- Location: Adirondack Park New York USA
- Nearest city: North River, NY
- Coordinates: 44°21′50″N 73°59′30″W﻿ / ﻿44.36395°N 73.99162°W
- Area: 37,616 acres (152.23 km^{2})
- Governing body: New York State Department of Environmental Conservation

= McKenzie Mountain Wilderness Area =

Wilderness area in New York, United States

The McKenzie Mountain Wilderness Area, an Adirondack Park unit of the Forest Preserve, lies in western Essex County in the towns of St. Armand, North Elba and Wilmington. In general, the Saranac River and Franklin Falls Pond border on the north; the Wilmington-Franklin Falls road, the Whiteface Mountain Memorial Highway and the west branch of the Ausable River form the eastern boundary; the Saranac Lake-Lake Placid Road, NY 86, forms the southern boundary; and the Saranac River forms the western boundary.

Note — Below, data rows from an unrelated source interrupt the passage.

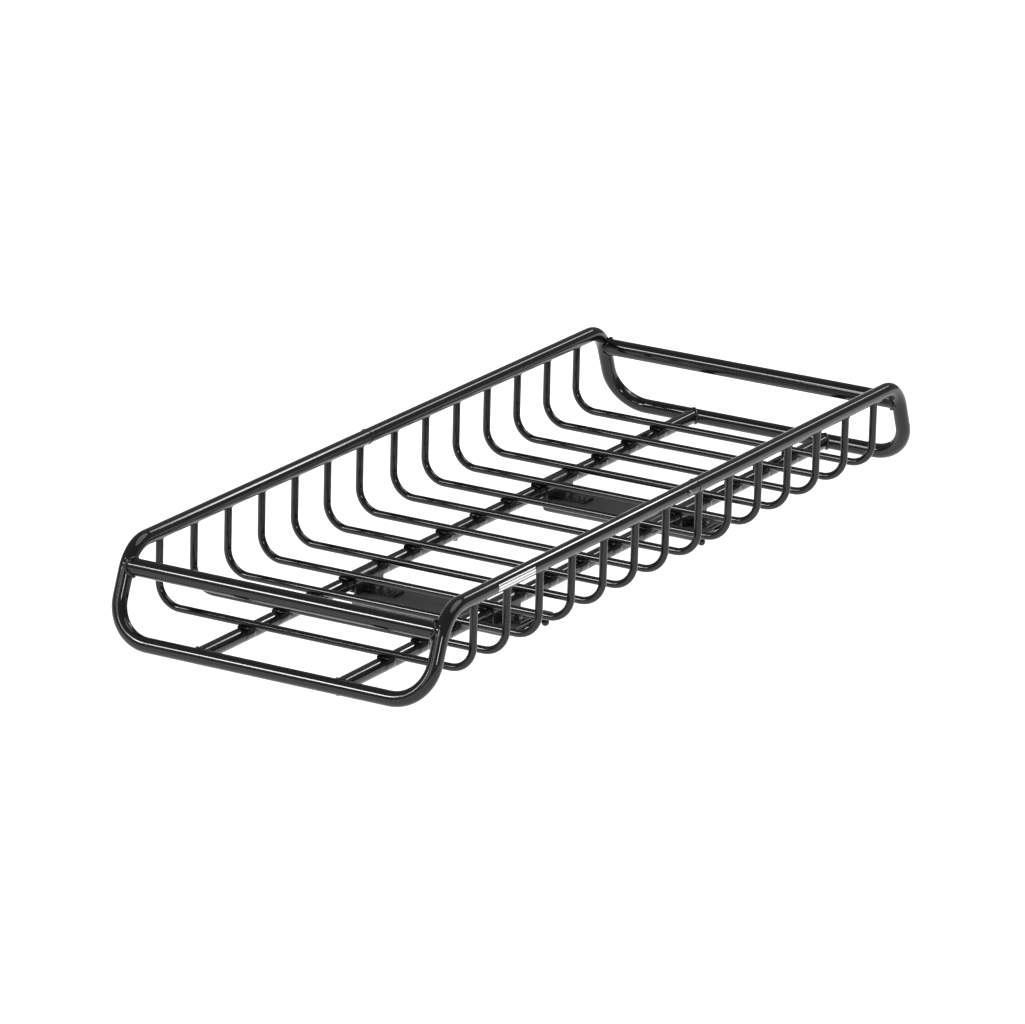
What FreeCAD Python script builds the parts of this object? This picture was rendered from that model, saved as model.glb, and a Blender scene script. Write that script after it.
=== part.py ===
import FreeCAD, Part
import math
import os

import Sketcher

V = FreeCAD.Vector

# Driving dimensions in millimetres. Local heights are measured from the centreline of the
# floor rods; floor_height lifts every piece so that the undersides of the bars stand on z = 0.
DIMENSIONS = [
    ("floor_height", 57.0),
    ("tube_radius", 12.7),
    ("tube_wall", 1.5),
    ("rail_y", 289.0),
    ("rail_z", 121.95),
    ("end_x", 788.8),
    ("end_z", -18.5),
    ("wind_x", 747.4),
    ("wind_z", 90.0),
    ("wind_radius", 14.3),
    ("rail_bend", 60.0),
    ("corner_bend", 66.0),
    ("rod_radius", 6.35),
    ("rod_wall", 1.2),
    ("rod_y", 289.6),
    ("rod_bend", 40.0),
    ("rod_pitch", 100.0),
    ("rod_first", 53.8),
    ("rods_per_half", 7),
    ("spine_y", 129.0),
    ("seam_x", 37.0),
    ("seam_gap", 1.0),
    ("swage_radius", 11.0),
    ("swage_wall", 1.5),
    ("swage_reach", 30.0),
    ("shoulder", 6.0),
    ("rail_screw_x", 2.0),
    ("spine_screw_x", 12.0),
    ("screw_radius", 3.0),
    ("screw_hole_radius", 3.2),
    ("screw_length", 15.0),
    ("screw_head_radius", 5.5),
    ("screw_head_height", 3.2),
    ("screw_head_taper", 25.0),
    ("weld_gap", 0.1),
    ("bar_x", 303.8),
    ("bar_shift", 5.0),
    ("bar_width", 88.0),
    ("bar_height", 20.0),
    ("bar_wall", 2.0),
    ("bar_right_y", -182.0),
    ("bar_left_y", 121.0),
    ("bar_nose_run", 18.0),
    ("bar_nose_rise", 14.0),
    ("bar_top_z", -37.0),
    ("cap_depth", 6.0),
    ("cap_recess", 18.0),
    ("cap_lip", 3.0),
    ("saddle_length", 84.0),
    ("saddle_radius", 16.0),
    ("saddle_sheet", 2.9),
    ("tongue_width", 32.0),
    ("tongue_top_z", -33.0),
    ("left_tongue", 71.0),
    ("right_tongue", 50.0),
    ("left_bolt_near", 29.0),
    ("left_bolt_far", 58.0),
    ("right_bolt_near", 24.0),
    ("right_bolt_far", 40.0),
    ("bolt_radius", 3.0),
    ("bolt_hole_radius", 3.3),
    ("bolt_head_radius", 5.7),
    ("bolt_head_height", 3.8),
    ("washer_radius", 6.4),
    ("washer_height", 1.2),
    ("bolt_reach", 13.0),
    ("cushion_width", 16.0),
    ("cushion_length", 60.0),
    ("ear_length", 36.0),
    ("ear_width", 18.0),
    ("ear_sheet", 3.0),
    ("knob_offset", 49.0),
    ("knob_y", -184.0),
    ("knob_radius", 6.5),
    ("knob_z", -50.5),
    ("knob_screw_radius", 3.0),
    ("knob_hole_radius", 3.3),
    ("keeper_length", 9.0),
    ("keeper_width", 18.0),
    ("keeper_height", 3.0),
]

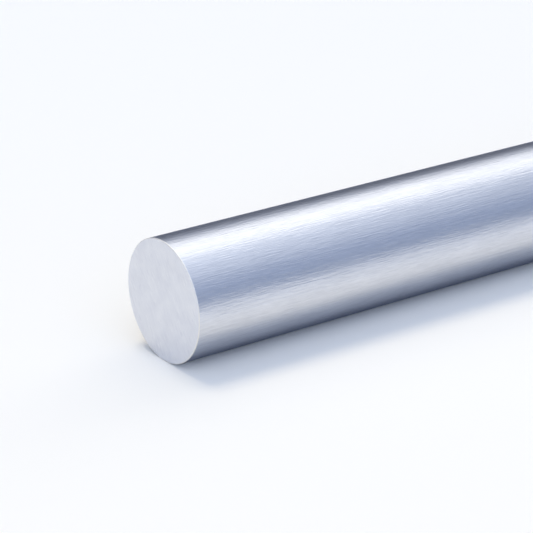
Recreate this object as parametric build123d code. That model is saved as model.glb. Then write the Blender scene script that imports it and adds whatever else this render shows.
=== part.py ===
from build123d import *
import os

# Solid round bar, cut to length and lying on its side.
# Frame: the origin is the centre of the near sawn face, +X runs along the bar's axis
# to the far sawn face, and +Z is up.

# Driving dimensions, in millimetres.
bar_diameter = 50.0  # stock diameter
bar_length = 500.0  # from one sawn face to the other
edge_break = 0.3  # 45 degree chamfer left by deburring each sawn edge


def drawn_stock():
    """The stock's round section, carried along +X for the bar's length."""
    with BuildPart() as stock:
        with BuildSketch(Plane.YZ):
            Circle(bar_diameter / 2)
        extrude(amount=bar_length)
    return stock.part


def deburred(stock):
    """The stock with the sharp round edge of each sawn face broken."""
    sawn_edges = stock.edges().filter_by(GeomType.CIRCLE)
    return chamfer(sawn_edges, edge_break)


round_bar = deburred(drawn_stock())

os.makedirs("parts", exist_ok=True)
export_step(round_bar, "parts/round_bar.step")
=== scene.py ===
from math import cos, pi, radians, sin

import bpy
import numpy as np
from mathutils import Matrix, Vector


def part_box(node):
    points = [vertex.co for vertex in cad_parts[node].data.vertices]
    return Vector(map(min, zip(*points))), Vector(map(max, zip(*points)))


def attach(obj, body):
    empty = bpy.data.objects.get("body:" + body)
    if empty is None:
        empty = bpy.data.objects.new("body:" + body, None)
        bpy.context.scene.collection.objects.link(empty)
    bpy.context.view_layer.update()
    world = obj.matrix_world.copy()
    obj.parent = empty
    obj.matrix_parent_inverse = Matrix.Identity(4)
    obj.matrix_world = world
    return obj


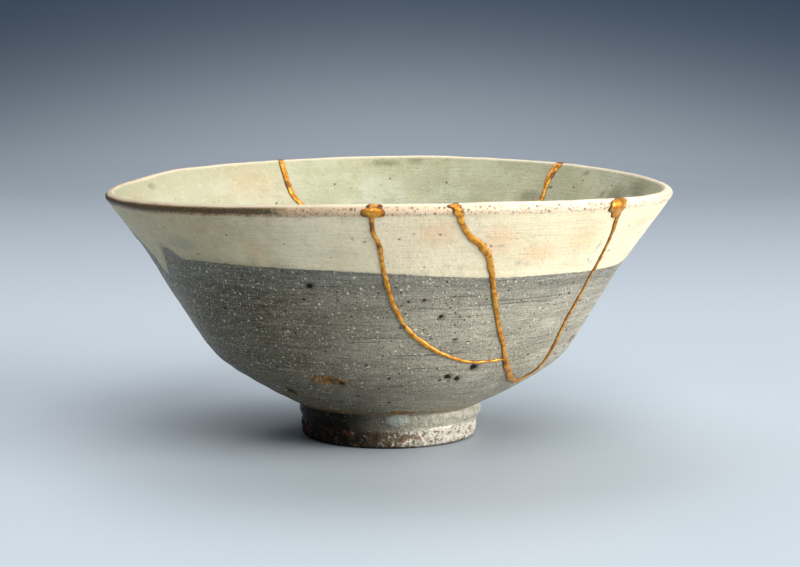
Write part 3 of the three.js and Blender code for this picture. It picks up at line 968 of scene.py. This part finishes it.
# %% Node helpers
def linear(red, green, blue):
    """A display colour from 0 to 255 as the linear red, green, blue and alpha of a shader."""
    share = np.array([red, green, blue]) / 255
    values = np.where(share <= 0.04045, share / 12.92, ((share + 0.055) / 1.055) ** 2.4)
    return (*values.tolist(), 1.0)


class Tree:
    """A node tree that can be written from the inside out: each call adds a node and gives back its
    output socket. An input is a socket to join or a plain value."""

    def __init__(self, nodes, links):
        self.nodes, self.links = nodes, links

    def add(self, kind, inputs, output=0, **settings):
        made = self.nodes.new(kind)
        for name, value in settings.items():
            setattr(made, name, value)
        for key, value in inputs.items():
            if isinstance(value, bpy.types.NodeSocket):
                self.links.new(value, made.inputs[key])
            else:
                made.inputs[key].default_value = value
        return made.outputs[output]

    def math(self, operation, a, b=0.0, c=0.0):
        return self.add("ShaderNodeMath", {0: a, 1: b, 2: c}, operation=operation)

    def mark(self, name, output="Fac"):
        return self.add("ShaderNodeAttribute", {}, output, attribute_name=name)

    def ramp(self, value, low, high, to_low=0.0, to_high=1.0):
        ends = {"Value": value, "From Min": low, "From Max": high, "To Min": to_low, "To Max": to_high}
        return self.add("ShaderNodeMapRange", ends, interpolation_type="SMOOTHSTEP")

    def noise(self, vector, scale, detail=3.0, roughness=0.55, output="Fac"):
        inputs = {"Vector": vector, "Scale": scale, "Detail": detail, "Roughness": roughness}
        return self.add("ShaderNodeTexNoise", inputs, output)

    def mix(self, share, first, second):
        return self.add("ShaderNodeMix", {0: share, 6: first, 7: second}, 2, data_type="RGBA")

    def times(self, a, b):
        return self.math("MULTIPLY", a, b)

    def times_plus(self, a, b, c):
        return self.math("MULTIPLY_ADD", a, b, c)

    def layered(self, colour, layers):
        """A colour under layers of paint, first to last. Each is a mask, a strength and a paint, which
        is three display values or a colour socket."""
        for mask, strength, paint in layers:
            over = linear(*paint) if isinstance(paint, tuple) else paint
            colour = self.mix(self.times(mask, strength), colour, over)
        return colour

    def scaled(self, vector, amounts):
        inputs = {"Vector": vector, "Scale": amounts}
        return self.add("ShaderNodeMapping", inputs)


def new_group(name, inputs, outputs):
    """A shader node group with named inputs, as (kind, default), and named outputs."""
    group = bpy.data.node_groups.new(name, "ShaderNodeTree")
    for label, (kind, default) in inputs.items():
        socket = group.interface.new_socket(label, in_out="INPUT", socket_type=kind)
        if default is not None:
            socket.default_value = default
    for label, kind in outputs.items():
        group.interface.new_socket(label, in_out="OUTPUT", socket_type=kind)
    tree = Tree(group.nodes, group.links)
    start = group.nodes.new("NodeGroupInput").outputs
    end = group.nodes.new("NodeGroupOutput").inputs
    return group, tree, start, end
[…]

It contains eight bodies of water covering 28 acre, 14.2 mi of foot trails, and one lean-to.

McKenzie Mountain, sometimes referred to as Saddleback, and Moose Mountain, sometimes called St. Armand Mountain, dominate the topographical features of the area.

McKenzie Pond, from which the village of Saranac Lake obtains its water supply, forms part of the boundary on the west side as does Moose Pond, but few ponds are encompassed within the boundaries of this area. Bartlett Pond, lying at about 2,800 ft altitude on the southeast side of McKenzie Mountain, and Loch Bonnie which is at about 2,900 ft altitude on the southeast side of Moose Mountain are, however, in the wilderness.

The area is densely forested with softwoods, with spruce and balsam predominating above the 2,500 ft level and mixed hardwoods and softwoods predominating at the lower elevations.

The attractiveness of the area is enhanced by the excellent views that may be obtained from the top of McKenzie Mountain and Moose Mountain. There are numerous spring-fed brooks, mostly on the north slopes of the area. Lincoln Brook and French Brook, with their tributaries originating high on the northwest slopes of Esther Mountain and Whiteface Mountain, are crystal clear trout streams with many scenic spots along their courses.

DEC maintains a foot trail from the pull-off east of the Saranac Lake Golf Course on Route 86 to the top of McKenzie Mountain. The Lake Placid Shore Owners Association trail over private lands along the west shore of Lake Placid is open to those who obtain the association's permission to use it. After leaving private land this trail winds its way to the tops of Moose, McKenzie, Tamarac and Colburn Mountains.

Public access to the area is relatively good from all sides.